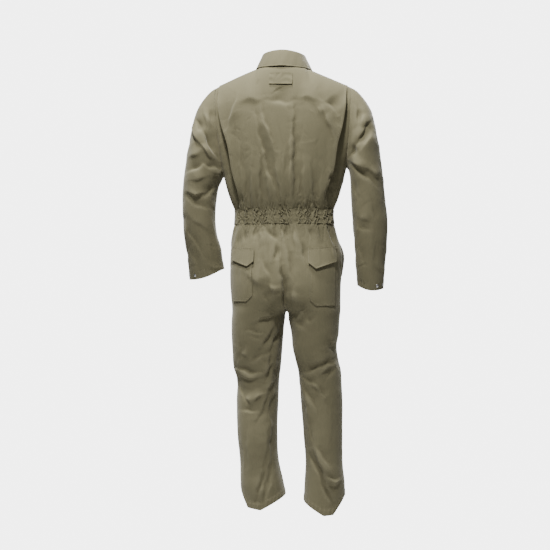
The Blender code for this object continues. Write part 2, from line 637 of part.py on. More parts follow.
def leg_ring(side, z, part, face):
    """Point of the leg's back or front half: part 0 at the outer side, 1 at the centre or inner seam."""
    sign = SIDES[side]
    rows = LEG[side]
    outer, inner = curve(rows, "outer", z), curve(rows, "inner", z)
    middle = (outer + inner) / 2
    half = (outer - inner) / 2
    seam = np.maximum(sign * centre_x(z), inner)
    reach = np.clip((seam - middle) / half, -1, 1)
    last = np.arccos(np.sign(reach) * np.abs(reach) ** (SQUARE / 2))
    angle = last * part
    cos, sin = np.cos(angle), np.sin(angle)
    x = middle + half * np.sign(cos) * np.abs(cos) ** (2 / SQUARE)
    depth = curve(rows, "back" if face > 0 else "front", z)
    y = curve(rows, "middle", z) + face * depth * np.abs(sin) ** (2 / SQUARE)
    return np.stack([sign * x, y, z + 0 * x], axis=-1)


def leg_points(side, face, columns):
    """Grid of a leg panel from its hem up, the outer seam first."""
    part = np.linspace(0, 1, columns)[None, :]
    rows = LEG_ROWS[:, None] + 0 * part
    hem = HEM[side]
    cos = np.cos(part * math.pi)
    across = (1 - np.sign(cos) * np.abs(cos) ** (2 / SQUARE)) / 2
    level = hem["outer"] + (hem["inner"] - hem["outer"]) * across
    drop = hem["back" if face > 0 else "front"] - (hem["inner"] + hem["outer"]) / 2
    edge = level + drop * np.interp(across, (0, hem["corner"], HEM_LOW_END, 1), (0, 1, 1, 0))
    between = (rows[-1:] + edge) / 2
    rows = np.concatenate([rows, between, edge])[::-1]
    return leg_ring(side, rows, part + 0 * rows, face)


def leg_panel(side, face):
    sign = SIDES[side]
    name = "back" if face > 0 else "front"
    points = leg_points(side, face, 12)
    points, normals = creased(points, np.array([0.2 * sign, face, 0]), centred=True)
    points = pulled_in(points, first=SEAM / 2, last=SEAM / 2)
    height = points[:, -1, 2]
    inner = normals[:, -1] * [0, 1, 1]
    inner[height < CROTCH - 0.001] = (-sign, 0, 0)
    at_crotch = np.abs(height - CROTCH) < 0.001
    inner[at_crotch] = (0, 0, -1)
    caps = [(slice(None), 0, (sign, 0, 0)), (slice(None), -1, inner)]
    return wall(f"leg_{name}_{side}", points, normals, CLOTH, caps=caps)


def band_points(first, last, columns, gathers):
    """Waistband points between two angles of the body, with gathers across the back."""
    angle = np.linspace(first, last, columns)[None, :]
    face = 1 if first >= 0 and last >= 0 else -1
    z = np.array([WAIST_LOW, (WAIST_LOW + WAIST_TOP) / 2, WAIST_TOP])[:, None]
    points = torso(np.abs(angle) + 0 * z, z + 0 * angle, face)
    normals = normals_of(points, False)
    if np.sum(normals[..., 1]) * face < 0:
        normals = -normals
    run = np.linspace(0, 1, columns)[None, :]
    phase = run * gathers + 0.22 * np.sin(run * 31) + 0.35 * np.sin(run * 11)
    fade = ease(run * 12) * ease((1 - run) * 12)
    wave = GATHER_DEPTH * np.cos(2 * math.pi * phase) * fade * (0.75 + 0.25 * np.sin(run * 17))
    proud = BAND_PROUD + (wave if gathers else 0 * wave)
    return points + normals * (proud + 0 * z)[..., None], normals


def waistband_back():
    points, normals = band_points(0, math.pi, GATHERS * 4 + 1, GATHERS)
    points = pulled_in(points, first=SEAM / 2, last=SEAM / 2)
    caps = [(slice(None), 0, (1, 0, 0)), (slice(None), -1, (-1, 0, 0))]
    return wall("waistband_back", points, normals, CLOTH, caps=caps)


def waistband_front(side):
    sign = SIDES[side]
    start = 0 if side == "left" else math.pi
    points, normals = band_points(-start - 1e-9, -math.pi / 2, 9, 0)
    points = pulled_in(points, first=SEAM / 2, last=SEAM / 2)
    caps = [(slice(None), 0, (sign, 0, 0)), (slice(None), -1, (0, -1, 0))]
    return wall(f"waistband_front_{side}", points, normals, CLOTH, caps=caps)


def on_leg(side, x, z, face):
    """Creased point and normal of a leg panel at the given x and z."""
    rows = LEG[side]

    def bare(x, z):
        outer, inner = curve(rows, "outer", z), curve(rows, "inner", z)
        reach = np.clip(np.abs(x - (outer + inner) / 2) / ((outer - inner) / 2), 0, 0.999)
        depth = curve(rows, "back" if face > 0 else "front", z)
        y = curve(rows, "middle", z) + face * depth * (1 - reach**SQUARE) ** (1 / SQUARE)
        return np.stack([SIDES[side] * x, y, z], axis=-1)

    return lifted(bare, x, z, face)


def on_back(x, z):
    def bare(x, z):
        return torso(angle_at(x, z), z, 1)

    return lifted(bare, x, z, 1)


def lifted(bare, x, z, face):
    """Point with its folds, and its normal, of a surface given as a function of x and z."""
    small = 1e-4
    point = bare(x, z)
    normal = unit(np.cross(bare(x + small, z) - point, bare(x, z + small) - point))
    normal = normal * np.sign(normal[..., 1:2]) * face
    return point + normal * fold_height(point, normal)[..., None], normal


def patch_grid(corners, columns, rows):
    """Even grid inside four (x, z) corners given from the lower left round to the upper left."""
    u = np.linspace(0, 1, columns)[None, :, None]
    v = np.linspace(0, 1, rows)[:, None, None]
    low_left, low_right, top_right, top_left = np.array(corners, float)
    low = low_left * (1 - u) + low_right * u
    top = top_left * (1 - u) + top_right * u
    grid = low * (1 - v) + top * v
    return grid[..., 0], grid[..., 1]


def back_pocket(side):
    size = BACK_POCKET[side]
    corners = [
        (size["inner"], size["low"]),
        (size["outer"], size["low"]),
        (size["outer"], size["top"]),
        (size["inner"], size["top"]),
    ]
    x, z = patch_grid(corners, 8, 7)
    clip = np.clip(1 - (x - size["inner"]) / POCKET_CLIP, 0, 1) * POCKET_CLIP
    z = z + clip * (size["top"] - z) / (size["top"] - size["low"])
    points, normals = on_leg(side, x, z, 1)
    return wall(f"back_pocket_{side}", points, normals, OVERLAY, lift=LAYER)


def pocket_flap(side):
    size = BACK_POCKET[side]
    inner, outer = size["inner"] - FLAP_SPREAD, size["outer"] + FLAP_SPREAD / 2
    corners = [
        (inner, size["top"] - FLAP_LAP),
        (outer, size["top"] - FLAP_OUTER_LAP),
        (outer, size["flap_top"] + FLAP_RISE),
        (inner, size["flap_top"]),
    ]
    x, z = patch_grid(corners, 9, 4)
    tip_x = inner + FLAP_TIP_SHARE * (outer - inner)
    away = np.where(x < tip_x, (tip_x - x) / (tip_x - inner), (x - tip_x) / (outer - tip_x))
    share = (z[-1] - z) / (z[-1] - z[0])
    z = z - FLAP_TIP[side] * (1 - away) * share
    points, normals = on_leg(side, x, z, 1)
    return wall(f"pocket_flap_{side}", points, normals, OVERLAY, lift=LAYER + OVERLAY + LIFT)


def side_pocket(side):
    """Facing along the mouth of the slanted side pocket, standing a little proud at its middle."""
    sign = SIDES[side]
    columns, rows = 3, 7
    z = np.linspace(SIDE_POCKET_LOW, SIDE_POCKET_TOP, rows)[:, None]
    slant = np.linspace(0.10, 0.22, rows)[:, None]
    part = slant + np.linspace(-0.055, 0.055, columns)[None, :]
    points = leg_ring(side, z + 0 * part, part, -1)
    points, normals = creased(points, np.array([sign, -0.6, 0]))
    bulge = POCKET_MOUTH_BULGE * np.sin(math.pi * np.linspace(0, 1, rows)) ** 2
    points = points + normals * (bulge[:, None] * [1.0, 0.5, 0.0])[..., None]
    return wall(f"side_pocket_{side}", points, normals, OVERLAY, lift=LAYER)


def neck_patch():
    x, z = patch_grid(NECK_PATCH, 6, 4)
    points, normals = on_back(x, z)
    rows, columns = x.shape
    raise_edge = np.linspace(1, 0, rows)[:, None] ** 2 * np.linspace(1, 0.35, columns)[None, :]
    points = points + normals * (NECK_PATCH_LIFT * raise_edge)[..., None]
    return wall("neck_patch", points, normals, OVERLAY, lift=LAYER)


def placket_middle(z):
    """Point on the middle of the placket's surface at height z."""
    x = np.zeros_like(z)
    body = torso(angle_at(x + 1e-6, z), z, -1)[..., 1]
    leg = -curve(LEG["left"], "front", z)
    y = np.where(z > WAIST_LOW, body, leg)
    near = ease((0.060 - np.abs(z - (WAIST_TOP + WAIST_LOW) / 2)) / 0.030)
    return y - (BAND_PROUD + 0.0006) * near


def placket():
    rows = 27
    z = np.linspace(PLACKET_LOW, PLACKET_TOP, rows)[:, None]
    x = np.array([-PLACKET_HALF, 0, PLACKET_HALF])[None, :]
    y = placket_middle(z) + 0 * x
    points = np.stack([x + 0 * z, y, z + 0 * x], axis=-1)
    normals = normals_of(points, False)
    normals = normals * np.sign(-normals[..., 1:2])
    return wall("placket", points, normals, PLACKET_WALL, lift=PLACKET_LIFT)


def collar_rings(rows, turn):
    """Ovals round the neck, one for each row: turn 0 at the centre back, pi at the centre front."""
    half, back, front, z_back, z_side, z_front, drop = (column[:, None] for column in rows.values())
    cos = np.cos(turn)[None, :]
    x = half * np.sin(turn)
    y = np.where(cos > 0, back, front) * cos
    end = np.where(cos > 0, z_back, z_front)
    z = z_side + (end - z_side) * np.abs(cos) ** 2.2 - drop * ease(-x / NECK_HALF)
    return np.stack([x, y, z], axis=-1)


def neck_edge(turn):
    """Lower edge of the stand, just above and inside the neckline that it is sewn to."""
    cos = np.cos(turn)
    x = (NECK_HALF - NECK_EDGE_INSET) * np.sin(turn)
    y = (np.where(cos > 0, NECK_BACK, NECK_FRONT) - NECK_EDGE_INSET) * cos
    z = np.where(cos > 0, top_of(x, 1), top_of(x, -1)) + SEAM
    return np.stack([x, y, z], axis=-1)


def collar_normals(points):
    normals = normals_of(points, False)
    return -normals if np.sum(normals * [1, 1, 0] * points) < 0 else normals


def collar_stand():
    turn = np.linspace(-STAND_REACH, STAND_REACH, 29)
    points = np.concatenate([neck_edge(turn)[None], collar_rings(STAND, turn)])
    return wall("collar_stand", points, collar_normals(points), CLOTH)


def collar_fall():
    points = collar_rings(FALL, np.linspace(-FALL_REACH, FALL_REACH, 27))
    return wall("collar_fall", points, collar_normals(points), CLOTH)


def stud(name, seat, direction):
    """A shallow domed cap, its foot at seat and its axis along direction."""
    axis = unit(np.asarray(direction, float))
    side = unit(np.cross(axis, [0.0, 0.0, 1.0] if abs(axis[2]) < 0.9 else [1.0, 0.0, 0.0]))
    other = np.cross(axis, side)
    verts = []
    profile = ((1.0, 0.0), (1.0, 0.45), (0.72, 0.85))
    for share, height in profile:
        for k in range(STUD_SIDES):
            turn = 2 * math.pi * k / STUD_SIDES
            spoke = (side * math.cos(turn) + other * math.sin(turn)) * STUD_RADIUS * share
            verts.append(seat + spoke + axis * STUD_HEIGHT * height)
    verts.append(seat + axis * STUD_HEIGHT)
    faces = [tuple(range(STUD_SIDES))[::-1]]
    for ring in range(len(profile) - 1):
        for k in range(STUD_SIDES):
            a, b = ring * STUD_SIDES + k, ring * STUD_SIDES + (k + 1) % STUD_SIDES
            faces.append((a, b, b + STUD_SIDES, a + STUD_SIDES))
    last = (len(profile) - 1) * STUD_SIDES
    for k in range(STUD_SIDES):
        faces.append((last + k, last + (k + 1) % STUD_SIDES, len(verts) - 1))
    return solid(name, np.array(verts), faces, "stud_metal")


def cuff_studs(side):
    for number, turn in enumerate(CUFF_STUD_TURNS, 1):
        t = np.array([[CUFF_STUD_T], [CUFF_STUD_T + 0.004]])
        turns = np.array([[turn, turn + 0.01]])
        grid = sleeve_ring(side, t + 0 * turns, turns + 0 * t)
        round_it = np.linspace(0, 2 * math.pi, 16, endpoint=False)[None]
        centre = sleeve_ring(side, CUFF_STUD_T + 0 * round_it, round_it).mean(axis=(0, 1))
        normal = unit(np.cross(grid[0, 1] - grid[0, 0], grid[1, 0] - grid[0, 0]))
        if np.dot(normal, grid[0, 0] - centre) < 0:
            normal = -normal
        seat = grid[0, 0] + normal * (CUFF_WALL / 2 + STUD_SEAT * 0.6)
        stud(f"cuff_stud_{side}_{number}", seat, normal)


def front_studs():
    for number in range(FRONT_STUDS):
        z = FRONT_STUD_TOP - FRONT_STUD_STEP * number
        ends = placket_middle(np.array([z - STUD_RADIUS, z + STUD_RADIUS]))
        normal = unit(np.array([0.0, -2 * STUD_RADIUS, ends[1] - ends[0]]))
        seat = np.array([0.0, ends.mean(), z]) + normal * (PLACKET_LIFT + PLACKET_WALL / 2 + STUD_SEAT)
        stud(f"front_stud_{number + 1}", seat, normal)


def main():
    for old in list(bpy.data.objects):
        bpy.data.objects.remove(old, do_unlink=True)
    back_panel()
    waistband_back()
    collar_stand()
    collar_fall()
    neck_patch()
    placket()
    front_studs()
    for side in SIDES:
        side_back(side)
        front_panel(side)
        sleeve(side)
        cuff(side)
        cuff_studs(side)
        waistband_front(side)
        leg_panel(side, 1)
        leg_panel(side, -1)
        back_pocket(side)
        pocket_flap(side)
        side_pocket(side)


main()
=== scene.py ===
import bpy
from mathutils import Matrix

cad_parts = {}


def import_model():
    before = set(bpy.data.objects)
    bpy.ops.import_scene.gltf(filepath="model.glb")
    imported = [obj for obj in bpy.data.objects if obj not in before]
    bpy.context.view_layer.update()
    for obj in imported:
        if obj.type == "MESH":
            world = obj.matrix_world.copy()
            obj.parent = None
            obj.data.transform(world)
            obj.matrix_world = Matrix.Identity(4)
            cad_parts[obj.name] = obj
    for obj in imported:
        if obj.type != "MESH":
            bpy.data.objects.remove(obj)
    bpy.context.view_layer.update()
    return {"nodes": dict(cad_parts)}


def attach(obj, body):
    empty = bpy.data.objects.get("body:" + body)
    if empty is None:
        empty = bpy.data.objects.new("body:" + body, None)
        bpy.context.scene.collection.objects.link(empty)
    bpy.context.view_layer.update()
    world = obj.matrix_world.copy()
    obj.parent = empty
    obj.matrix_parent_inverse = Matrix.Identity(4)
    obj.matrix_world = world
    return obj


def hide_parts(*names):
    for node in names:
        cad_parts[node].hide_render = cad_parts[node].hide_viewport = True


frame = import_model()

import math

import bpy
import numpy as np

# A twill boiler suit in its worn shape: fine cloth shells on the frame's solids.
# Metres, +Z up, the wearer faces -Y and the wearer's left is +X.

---

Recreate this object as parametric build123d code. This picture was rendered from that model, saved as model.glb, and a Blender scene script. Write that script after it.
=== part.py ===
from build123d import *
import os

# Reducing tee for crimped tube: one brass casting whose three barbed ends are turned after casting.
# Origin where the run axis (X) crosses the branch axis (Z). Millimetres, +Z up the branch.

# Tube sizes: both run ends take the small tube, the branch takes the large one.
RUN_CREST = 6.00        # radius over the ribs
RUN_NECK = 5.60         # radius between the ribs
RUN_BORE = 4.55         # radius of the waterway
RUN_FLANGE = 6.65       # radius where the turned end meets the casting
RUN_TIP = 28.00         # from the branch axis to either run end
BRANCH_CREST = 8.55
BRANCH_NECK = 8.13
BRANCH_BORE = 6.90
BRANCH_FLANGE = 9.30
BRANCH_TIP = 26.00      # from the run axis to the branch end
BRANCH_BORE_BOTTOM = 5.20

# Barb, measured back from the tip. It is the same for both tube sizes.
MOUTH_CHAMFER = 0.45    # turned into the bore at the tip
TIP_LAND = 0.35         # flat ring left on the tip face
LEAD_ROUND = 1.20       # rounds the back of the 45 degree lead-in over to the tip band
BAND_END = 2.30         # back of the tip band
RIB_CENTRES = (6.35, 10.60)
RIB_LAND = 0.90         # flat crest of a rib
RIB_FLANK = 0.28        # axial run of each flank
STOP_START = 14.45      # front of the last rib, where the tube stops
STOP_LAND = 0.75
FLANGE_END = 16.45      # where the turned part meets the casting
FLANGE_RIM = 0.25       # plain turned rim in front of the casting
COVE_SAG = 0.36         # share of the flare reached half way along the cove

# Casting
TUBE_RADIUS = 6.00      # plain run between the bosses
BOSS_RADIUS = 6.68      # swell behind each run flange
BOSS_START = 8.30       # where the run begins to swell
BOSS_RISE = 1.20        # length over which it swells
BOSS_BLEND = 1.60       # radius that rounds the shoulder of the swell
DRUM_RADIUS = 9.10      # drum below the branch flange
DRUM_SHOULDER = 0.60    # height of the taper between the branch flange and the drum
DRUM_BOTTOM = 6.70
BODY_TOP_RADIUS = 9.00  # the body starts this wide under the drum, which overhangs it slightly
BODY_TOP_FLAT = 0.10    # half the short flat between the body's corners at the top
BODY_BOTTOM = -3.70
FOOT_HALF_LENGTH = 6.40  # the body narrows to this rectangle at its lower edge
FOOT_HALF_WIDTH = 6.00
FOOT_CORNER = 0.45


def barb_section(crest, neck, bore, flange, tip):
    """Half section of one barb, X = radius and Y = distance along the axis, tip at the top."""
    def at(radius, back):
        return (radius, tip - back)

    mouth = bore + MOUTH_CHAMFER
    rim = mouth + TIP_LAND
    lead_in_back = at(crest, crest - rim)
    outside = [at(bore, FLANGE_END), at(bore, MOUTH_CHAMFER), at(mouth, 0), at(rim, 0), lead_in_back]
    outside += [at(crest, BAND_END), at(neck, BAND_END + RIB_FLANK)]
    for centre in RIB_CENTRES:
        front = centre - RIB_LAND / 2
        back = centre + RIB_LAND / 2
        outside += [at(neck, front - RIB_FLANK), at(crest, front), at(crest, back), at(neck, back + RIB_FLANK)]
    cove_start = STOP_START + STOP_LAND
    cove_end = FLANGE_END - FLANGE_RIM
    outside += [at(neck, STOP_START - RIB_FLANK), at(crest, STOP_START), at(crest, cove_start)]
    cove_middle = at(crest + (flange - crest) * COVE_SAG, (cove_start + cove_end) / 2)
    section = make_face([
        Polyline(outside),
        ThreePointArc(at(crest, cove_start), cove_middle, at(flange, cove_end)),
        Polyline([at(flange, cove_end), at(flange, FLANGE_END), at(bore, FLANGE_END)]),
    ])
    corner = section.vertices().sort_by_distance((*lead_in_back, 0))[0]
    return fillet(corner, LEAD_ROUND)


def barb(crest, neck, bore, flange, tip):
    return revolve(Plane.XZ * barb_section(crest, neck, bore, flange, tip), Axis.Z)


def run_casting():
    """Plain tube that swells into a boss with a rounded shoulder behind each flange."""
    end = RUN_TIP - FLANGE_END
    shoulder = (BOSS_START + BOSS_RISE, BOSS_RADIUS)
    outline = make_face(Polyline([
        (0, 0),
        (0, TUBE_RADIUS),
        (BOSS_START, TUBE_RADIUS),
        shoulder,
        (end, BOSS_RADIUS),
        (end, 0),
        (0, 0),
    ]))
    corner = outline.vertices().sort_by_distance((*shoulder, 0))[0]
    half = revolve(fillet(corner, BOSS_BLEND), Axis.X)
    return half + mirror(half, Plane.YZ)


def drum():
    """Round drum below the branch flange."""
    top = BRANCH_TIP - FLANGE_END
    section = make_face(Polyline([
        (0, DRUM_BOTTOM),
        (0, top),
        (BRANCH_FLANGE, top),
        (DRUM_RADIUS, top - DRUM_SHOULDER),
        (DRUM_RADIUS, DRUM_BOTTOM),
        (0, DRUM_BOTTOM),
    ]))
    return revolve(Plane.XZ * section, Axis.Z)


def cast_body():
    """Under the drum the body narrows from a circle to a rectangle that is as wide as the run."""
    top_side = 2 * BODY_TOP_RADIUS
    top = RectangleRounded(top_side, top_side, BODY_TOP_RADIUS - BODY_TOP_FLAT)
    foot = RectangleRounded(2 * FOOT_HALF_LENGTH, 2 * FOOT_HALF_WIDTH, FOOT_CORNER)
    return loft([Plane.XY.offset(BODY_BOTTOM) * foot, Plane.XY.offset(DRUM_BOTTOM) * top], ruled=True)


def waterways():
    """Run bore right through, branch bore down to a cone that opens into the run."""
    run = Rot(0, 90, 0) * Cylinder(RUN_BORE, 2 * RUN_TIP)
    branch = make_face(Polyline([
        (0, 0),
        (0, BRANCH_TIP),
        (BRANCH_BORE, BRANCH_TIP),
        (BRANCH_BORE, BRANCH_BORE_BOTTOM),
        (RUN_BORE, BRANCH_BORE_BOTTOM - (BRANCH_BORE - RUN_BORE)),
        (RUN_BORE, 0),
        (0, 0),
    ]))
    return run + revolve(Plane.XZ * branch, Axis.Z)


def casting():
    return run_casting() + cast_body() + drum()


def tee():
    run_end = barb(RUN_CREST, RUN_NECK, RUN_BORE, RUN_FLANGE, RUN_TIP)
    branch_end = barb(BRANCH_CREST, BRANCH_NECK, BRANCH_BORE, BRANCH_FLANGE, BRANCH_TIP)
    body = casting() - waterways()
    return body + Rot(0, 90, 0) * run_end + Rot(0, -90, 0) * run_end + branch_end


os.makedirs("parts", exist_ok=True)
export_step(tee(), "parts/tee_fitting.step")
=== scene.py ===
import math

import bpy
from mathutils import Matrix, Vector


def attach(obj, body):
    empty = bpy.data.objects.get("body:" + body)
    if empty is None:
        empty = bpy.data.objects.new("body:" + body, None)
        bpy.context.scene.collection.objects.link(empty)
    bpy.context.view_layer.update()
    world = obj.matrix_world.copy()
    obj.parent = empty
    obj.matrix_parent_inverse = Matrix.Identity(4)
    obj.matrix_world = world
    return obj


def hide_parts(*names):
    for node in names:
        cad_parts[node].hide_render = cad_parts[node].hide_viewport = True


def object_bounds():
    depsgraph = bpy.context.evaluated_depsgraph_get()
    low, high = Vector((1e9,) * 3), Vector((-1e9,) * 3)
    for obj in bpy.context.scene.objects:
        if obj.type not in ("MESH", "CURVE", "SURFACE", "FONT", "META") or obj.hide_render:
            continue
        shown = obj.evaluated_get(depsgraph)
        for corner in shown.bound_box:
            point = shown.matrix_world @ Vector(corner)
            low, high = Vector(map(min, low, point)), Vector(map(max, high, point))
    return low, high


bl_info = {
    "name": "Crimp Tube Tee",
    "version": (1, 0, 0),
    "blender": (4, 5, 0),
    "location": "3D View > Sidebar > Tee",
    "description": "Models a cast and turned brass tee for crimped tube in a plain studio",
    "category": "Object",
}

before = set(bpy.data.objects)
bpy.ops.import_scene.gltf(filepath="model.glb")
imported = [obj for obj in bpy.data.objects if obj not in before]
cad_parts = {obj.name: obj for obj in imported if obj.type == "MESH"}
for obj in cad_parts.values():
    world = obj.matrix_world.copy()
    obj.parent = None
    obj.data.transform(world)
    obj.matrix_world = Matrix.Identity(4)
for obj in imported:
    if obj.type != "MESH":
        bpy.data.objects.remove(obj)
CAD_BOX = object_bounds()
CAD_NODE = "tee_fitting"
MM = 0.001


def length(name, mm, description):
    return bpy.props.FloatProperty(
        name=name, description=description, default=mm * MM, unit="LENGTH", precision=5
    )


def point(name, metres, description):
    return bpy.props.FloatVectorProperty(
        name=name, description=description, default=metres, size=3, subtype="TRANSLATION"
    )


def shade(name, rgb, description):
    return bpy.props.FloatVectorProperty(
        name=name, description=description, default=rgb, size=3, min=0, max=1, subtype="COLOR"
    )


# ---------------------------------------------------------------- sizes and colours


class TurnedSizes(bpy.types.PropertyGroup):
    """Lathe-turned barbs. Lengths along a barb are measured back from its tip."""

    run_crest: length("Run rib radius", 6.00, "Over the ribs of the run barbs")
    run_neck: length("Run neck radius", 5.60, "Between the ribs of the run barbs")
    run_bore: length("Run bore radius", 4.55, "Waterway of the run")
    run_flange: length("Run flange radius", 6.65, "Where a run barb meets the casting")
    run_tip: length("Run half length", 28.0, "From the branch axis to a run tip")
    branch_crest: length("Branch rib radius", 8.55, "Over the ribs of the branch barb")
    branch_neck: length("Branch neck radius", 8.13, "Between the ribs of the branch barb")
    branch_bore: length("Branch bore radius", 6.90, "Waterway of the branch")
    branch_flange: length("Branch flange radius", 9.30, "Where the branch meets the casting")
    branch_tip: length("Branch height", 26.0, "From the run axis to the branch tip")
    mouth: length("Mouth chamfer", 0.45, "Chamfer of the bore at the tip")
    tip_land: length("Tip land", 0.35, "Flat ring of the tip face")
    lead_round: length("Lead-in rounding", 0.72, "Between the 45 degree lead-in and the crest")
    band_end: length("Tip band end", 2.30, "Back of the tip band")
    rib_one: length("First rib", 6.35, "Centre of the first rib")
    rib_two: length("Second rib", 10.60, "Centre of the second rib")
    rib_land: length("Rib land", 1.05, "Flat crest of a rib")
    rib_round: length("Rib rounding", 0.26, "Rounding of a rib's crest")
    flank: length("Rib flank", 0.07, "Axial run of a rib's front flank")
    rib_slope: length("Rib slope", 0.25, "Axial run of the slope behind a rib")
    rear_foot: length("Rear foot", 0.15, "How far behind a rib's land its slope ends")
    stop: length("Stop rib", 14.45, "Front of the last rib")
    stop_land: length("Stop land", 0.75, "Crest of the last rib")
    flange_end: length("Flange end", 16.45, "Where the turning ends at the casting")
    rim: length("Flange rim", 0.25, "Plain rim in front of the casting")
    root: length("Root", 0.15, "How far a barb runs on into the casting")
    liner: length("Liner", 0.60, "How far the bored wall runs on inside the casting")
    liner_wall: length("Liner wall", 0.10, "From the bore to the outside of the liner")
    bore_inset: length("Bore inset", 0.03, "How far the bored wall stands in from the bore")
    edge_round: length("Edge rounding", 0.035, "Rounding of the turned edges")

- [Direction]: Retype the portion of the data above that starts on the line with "foot = RectangleRounded(2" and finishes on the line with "depsgraph = bpy.context.evaluated_depsgraph_get()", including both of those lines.

- [The reply]:
    foot = RectangleRounded(2 * FOOT_HALF_LENGTH, 2 * FOOT_HALF_WIDTH, FOOT_CORNER)
    return loft([Plane.XY.offset(BODY_BOTTOM) * foot, Plane.XY.offset(DRUM_BOTTOM) * top], ruled=True)


def waterways():
    """Run bore right through, branch bore down to a cone that opens into the run."""
    run = Rot(0, 90, 0) * Cylinder(RUN_BORE, 2 * RUN_TIP)
    branch = make_face(Polyline([
        (0, 0),
        (0, BRANCH_TIP),
        (BRANCH_BORE, BRANCH_TIP),
        (BRANCH_BORE, BRANCH_BORE_BOTTOM),
        (RUN_BORE, BRANCH_BORE_BOTTOM - (BRANCH_BORE - RUN_BORE)),
        (RUN_BORE, 0),
        (0, 0),
    ]))
    return run + revolve(Plane.XZ * branch, Axis.Z)


def casting():
    return run_casting() + cast_body() + drum()


def tee():
    run_end = barb(RUN_CREST, RUN_NECK, RUN_BORE, RUN_FLANGE, RUN_TIP)
    branch_end = barb(BRANCH_CREST, BRANCH_NECK, BRANCH_BORE, BRANCH_FLANGE, BRANCH_TIP)
    body = casting() - waterways()
    return body + Rot(0, 90, 0) * run_end + Rot(0, -90, 0) * run_end + branch_end


os.makedirs("parts", exist_ok=True)
export_step(tee(), "parts/tee_fitting.step")
=== scene.py ===
import math

import bpy
from mathutils import Matrix, Vector


def attach(obj, body):
    empty = bpy.data.objects.get("body:" + body)
    if empty is None:
        empty = bpy.data.objects.new("body:" + body, None)
        bpy.context.scene.collection.objects.link(empty)
    bpy.context.view_layer.update()
    world = obj.matrix_world.copy()
    obj.parent = empty
    obj.matrix_parent_inverse = Matrix.Identity(4)
    obj.matrix_world = world
    return obj


def hide_parts(*names):
    for node in names:
        cad_parts[node].hide_render = cad_parts[node].hide_viewport = True


def object_bounds():
    depsgraph = bpy.context.evaluated_depsgraph_get()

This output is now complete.